Your objective: Repeat each line exactly as it is written.
※
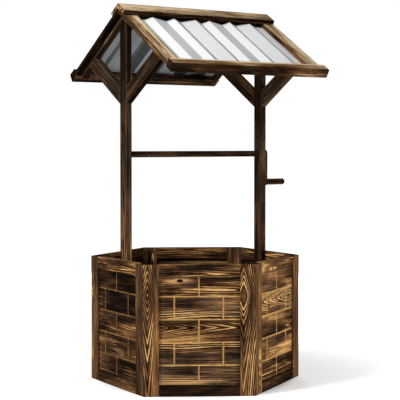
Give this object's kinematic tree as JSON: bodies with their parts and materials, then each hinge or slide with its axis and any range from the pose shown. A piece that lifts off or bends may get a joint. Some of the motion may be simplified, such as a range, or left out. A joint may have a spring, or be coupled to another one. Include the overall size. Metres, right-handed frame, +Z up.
{
  "type": "wishing well planter",
  "caption": "Hexagonal charred-wood planter box with brick-scored panels, posts carrying a windlass bar with a hand crank, and a gabled roof of corrugated sheet.",
  "frame": {"origin": "on the ground, at the centre of the hexagonal box, on the underside of the floor bearer", "axes": "+X along the ridge and the windlass towards the crank, +Y towards the back, +Z up"},
  "size_m": [0.6138, 0.6398, 1.1329],
  "materials": {
    "charred_frame": "charred and oiled softwood, dark brown with pale grain",
    "charred_infill": "charred softwood boards with raw scored joints",
    "floor_wood": "rough charred softwood",
    "roof_trim": "lightly charred softwood",
    "windlass_wood": "charred softwood",
    "roof_metal": "satin pale grey corrugated sheet",
    "screw_steel": "zinc plated"
  },
  "bodies": {
    "frame": {"right_stile_1": "charred_frame", "right_stile_2": "charred_frame", "right_top_rail": "charred_frame", "right_bottom_rail": "charred_frame", "right_infill": "charred_infill", "back_right_stile_1": "charred_frame", "back_right_stile_2": "charred_frame", "back_right_top_rail": "charred_frame", "back_right_bottom_rail": "charred_frame", "back_right_infill": "charred_infill", "back_left_stile_1": "charred_frame", "back_left_stile_2": "charred_frame", "back_left_top_rail": "charred_frame", "back_left_bottom_rail": "charred_frame", "back_left_infill": "charred_infill", "left_stile_1": "charred_frame", "left_stile_2": "charred_frame", "left_top_rail": "charred_frame", "left_bottom_rail": "charred_frame", "left_infill": "charred_infill", "front_left_stile_1": "charred_frame", "front_left_stile_2": "charred_frame", "front_left_top_rail": "charred_frame", "front_left_bottom_rail": "charred_frame", "front_left_infill": "charred_infill", "front_right_stile_1": "charred_frame", "front_right_stile_2": "charred_frame", "front_right_top_rail": "charred_frame", "front_right_bottom_rail": "charred_frame", "front_right_infill": "charred_infill", "floor_board": "floor_wood", "floor_bearer": "floor_wood", "left_post": "charred_frame", "right_post": "charred_frame", "left_brace_front": "charred_frame", "left_brace_back": "charred_frame", "right_brace_front": "charred_frame", "right_brace_back": "charred_frame", "front_rafter_left": "charred_frame", "front_rafter_right": "charred_frame", "front_ridge_purlin": "charred_frame", "front_eave_purlin": "charred_frame", "front_roof_sheet": "roof_metal", "front_ridge_cap": "roof_trim", "front_eave_board": "roof_trim", "front_rake_left": "roof_trim", "front_rake_right": "roof_trim", "back_rafter_left": "charred_frame", "back_rafter_right": "charred_frame", "back_ridge_purlin": "charred_frame", "back_eave_purlin": "charred_frame", "back_roof_sheet": "roof_metal", "back_ridge_cap": "roof_trim", "back_eave_board": "roof_trim", "back_rake_left": "roof_trim", "back_rake_right": "roof_trim"},
    "windlass": {"windlass_bar": "windlass_wood", "crank_arm": "windlass_wood", "crank_grip": "windlass_wood", "crank_screw": "screw_steel"}
  },
  "joints": [
    {"name": "windlass_turn", "type": "hinge", "parent": "frame", "child": "windlass", "pos_m": [0, 0, 0.6885], "axis": [1, 0, 0], "continuous": true}
  ]
}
※
Finished exercise:
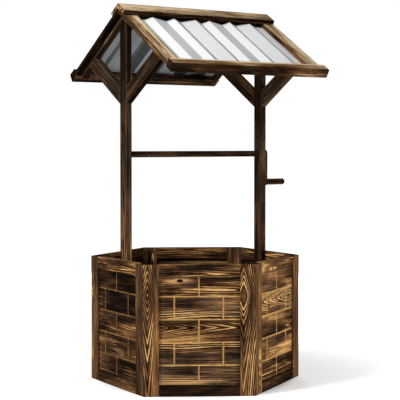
Give this object's kinematic tree as JSON: bodies with their parts and materials, then each hinge or slide with its axis and any range from the pose shown. A piece that lifts off or bends may get a joint. Some of the motion may be simplified, such as a range, or left out. A joint may have a spring, or be coupled to another one. Include the overall size. Metres, right-handed frame, +Z up.
{
  "type": "wishing well planter",
  "caption": "Hexagonal charred-wood planter box with brick-scored panels, posts carrying a windlass bar with a hand crank, and a gabled roof of corrugated sheet.",
  "frame": {"origin": "on the ground, at the centre of the hexagonal box, on the underside of the floor bearer", "axes": "+X along the ridge and the windlass towards the crank, +Y towards the back, +Z up"},
  "size_m": [0.6138, 0.6398, 1.1329],
  "materials": {
    "charred_frame": "charred and oiled softwood, dark brown with pale grain",
    "charred_infill": "charred softwood boards with raw scored joints",
    "floor_wood": "rough charred softwood",
    "roof_trim": "lightly charred softwood",
    "windlass_wood": "charred softwood",
    "roof_metal": "satin pale grey corrugated sheet",
    "screw_steel": "zinc plated"
  },
  "bodies": {
    "frame": {"right_stile_1": "charred_frame", "right_stile_2": "charred_frame", "right_top_rail": "charred_frame", "right_bottom_rail": "charred_frame", "right_infill": "charred_infill", "back_right_stile_1": "charred_frame", "back_right_stile_2": "charred_frame", "back_right_top_rail": "charred_frame", "back_right_bottom_rail": "charred_frame", "back_right_infill": "charred_infill", "back_left_stile_1": "charred_frame", "back_left_stile_2": "charred_frame", "back_left_top_rail": "charred_frame", "back_left_bottom_rail": "charred_frame", "back_left_infill": "charred_infill", "left_stile_1": "charred_frame", "left_stile_2": "charred_frame", "left_top_rail": "charred_frame", "left_bottom_rail": "charred_frame", "left_infill": "charred_infill", "front_left_stile_1": "charred_frame", "front_left_stile_2": "charred_frame", "front_left_top_rail": "charred_frame", "front_left_bottom_rail": "charred_frame", "front_left_infill": "charred_infill", "front_right_stile_1": "charred_frame", "front_right_stile_2": "charred_frame", "front_right_top_rail": "charred_frame", "front_right_bottom_rail": "charred_frame", "front_right_infill": "charred_infill", "floor_board": "floor_wood", "floor_bearer": "floor_wood", "left_post": "charred_frame", "right_post": "charred_frame", "left_brace_front": "charred_frame", "left_brace_back": "charred_frame", "right_brace_front": "charred_frame", "right_brace_back": "charred_frame", "front_rafter_left": "charred_frame", "front_rafter_right": "charred_frame", "front_ridge_purlin": "charred_frame", "front_eave_purlin": "charred_frame", "front_roof_sheet": "roof_metal", "front_ridge_cap": "roof_trim", "front_eave_board": "roof_trim", "front_rake_left": "roof_trim", "front_rake_right": "roof_trim", "back_rafter_left": "charred_frame", "back_rafter_right": "charred_frame", "back_ridge_purlin": "charred_frame", "back_eave_purlin": "charred_frame", "back_roof_sheet": "roof_metal", "back_ridge_cap": "roof_trim", "back_eave_board": "roof_trim", "back_rake_left": "roof_trim", "back_rake_right": "roof_trim"},
    "windlass": {"windlass_bar": "windlass_wood", "crank_arm": "windlass_wood", "crank_grip": "windlass_wood", "crank_screw": "screw_steel"}
  },
  "joints": [
    {"name": "windlass_turn", "type": "hinge", "parent": "frame", "child": "windlass", "pos_m": [0, 0, 0.6885], "axis": [1, 0, 0], "continuous": true}
  ]
}